Into the Comic Zone
January 13, 2022 | Jim Angehr
From Aristotle through to the present day, many of the smartest minds in the world have sought to define and describe comedy. And they’ve failed. “Why is funny, in fact, funny?,” is a perennially and perplexingly difficult question to answer, and also not funny at all.
Which is why my high school buddies and I decided, “We’ve got this!” I don’t want to brag, but the best analysis of comedy in the history of the universe arose from the mind of a handful of teenage boys in suburban New Orleans, circa 1994.
11th Grade study hall is the ultimate colonic of the mind, and it was from the depths of that bottomless cleanse that my friends and I invented the Comic Zone–––a sort of grand unification theory of comedy knowledge that grounds the comic endeavor in scholarly, schematic terms and therefore supplies the reason as to why when you’re in a group of people and someone farts, you laugh.
The Comic Zone: picture M. C. Escher sketching an inverted-in-the-middle doughnut in which, somehow, once you get to the central doughnut hole you’re vacuum sucked back outside the doughnut completely. Comedy: boom, roasted! You see, the funniest jokes exist at the outer edge of said doughnut, but make your joke too edgy (i.e., poor taste, too mean, anything about dog catchers, etc.) and you slide out of the Comic Zone. Not funny. But try and walk that line, baby! On the other hand, the closer you get to the center of the Comic Zone’s doughnut hole, the more tame and bland your brand of humor, at which point you’ll be suctioned from the center of the Zone and flushed back out to the nether regions of the banal. Also not funny!

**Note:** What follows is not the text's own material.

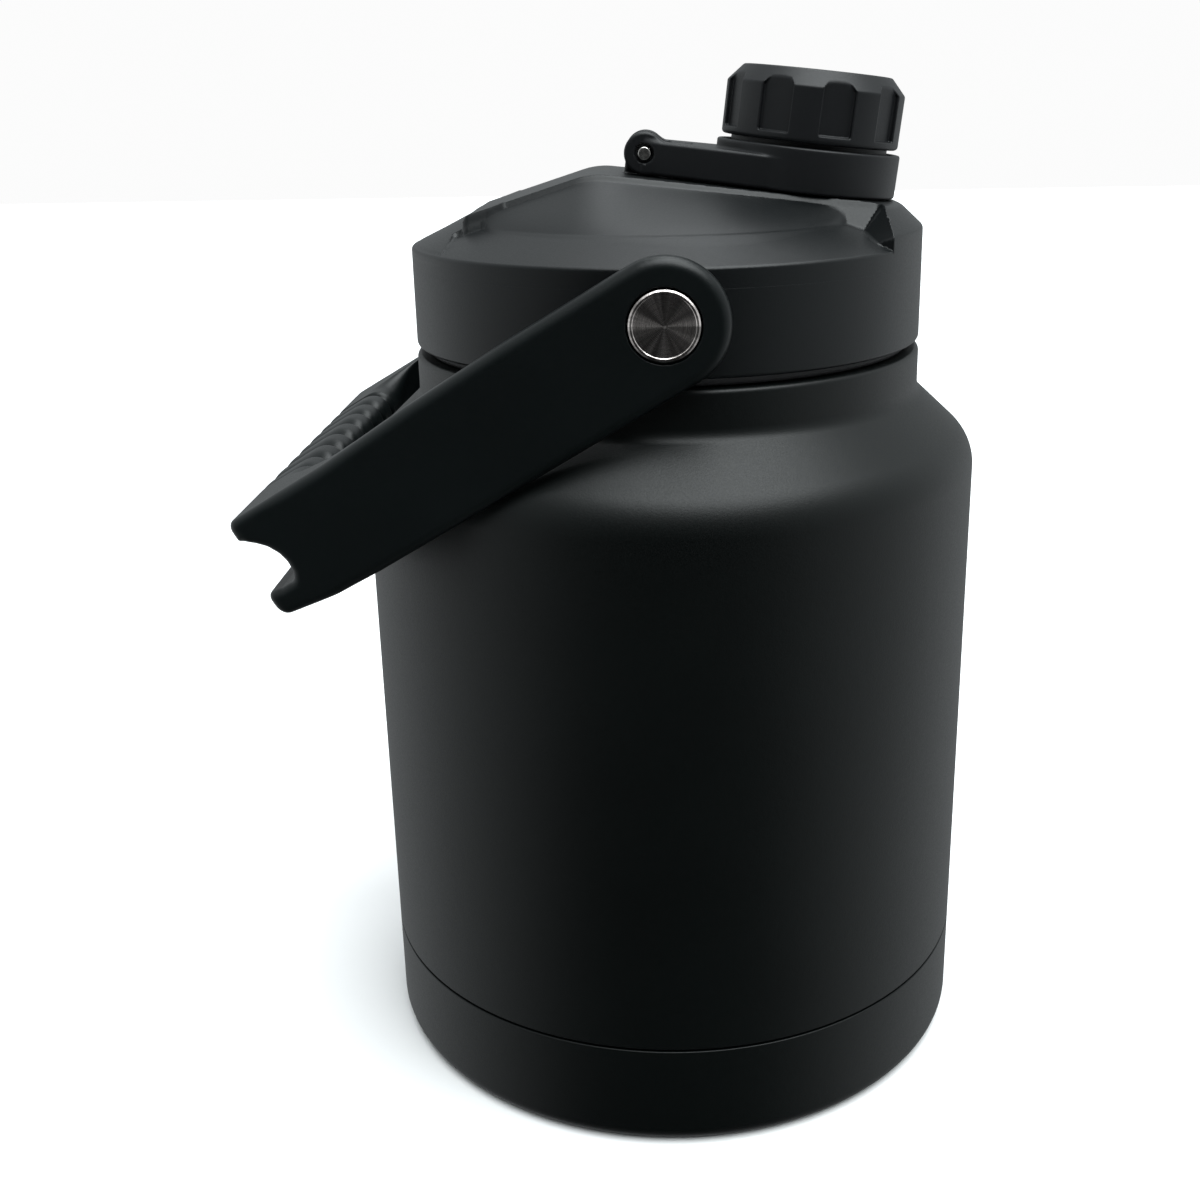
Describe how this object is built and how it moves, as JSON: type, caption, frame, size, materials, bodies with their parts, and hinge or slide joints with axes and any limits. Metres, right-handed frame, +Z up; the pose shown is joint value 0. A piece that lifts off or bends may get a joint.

Internet, you’re welcome. I’ll bashfully admit that the Comic Zone was perfect then and looks even better now, although I’d want to figure out how to add to it one more axis (or wormhole? dark matter?): pain. The best comedy is never far from poking fun at the absurdity of our human condition, which itself is always adjacent to the ways in which we hurt. I don’t believe that comedy can be otherwise.
Comedian Bob Saget died unexpectedly last week, which made me sad, but the one that really got to me was the comic Norm MacDonalds passing back in September. As I mourned his death, I subsequently spent way too much time YouTubing Norm’s greatest hits, hidden gems, and strange (but still funny) curios. While MacDonald will never be considered a “clean” comedian a la Brian Regan, Jim Gaffigan, or Nate Bargatze–––that whole “I’ve got my family chopped up in a duffel bag” bit might not contain any cussing, but you’re still left with grizzled granny parts in a tote–––I’m nevertheless struck by how very gently, innocently even, his comedy came across.
I’ve known that Norm MacDonald was hilarious, but what has been new for me to learn is that his off-stage life, as it is for us all, was fraught with plenty of not-gentle and not-innocent experiences. Nothing too sinister or crazy, but I gather that Norm had his share of demons, from gambling problems to mood swings to debilitating insecurities.
Here’s my somber take on MacDonald’s hilarity through the prism of the Comic Zone: less pain in Norm’s life would have made him less funny.
Recent-ish comics like Steve Carrell and Will Ferrell have gone on record to observe that unlike previous generations of funny people that were stereotypically hard living, addiction battling, abuse surviving, minority hating pieces of work, they themselves are basically happy and whole folks who merely happen to be ludicrously amusing. For their sake, I hope it’s true, but I suspect that it’s not, or at least it’s not the whole story. If the upbringings of a Carrell or a Ferrell were generally placid, I would guess that they’re imbued with far deeper-than-average wells of empathy by which they relate to others’ suffering. There’s no funny without the fall.
Another touchstone from high school: Eric Clapton’s “Tears in Heaven.” (This is Clapton, the artist behind the prom slow dance staple “Wonderful Tonight,” a tune that served as the soundtrack for some of my most awesome but most awkward adolescent moments.) In this song, Clapton sings, “And I know there’ll be no more/Tears in heaven.”
It’s a thoroughly biblical idea, since in the new heavens and new earth, as the scriptures tell us, God “will wipe away every tear from [our] eyes” (Rev. 21:4). But if there will be no tears in heaven, will we also miss out on the comedy?
Then again, Jesus even in his resurrection glory still has his scars. Since he is still our “man of sorrows, well acquainted with grief,” maybe he’ll have some crackling one-liners waiting for us.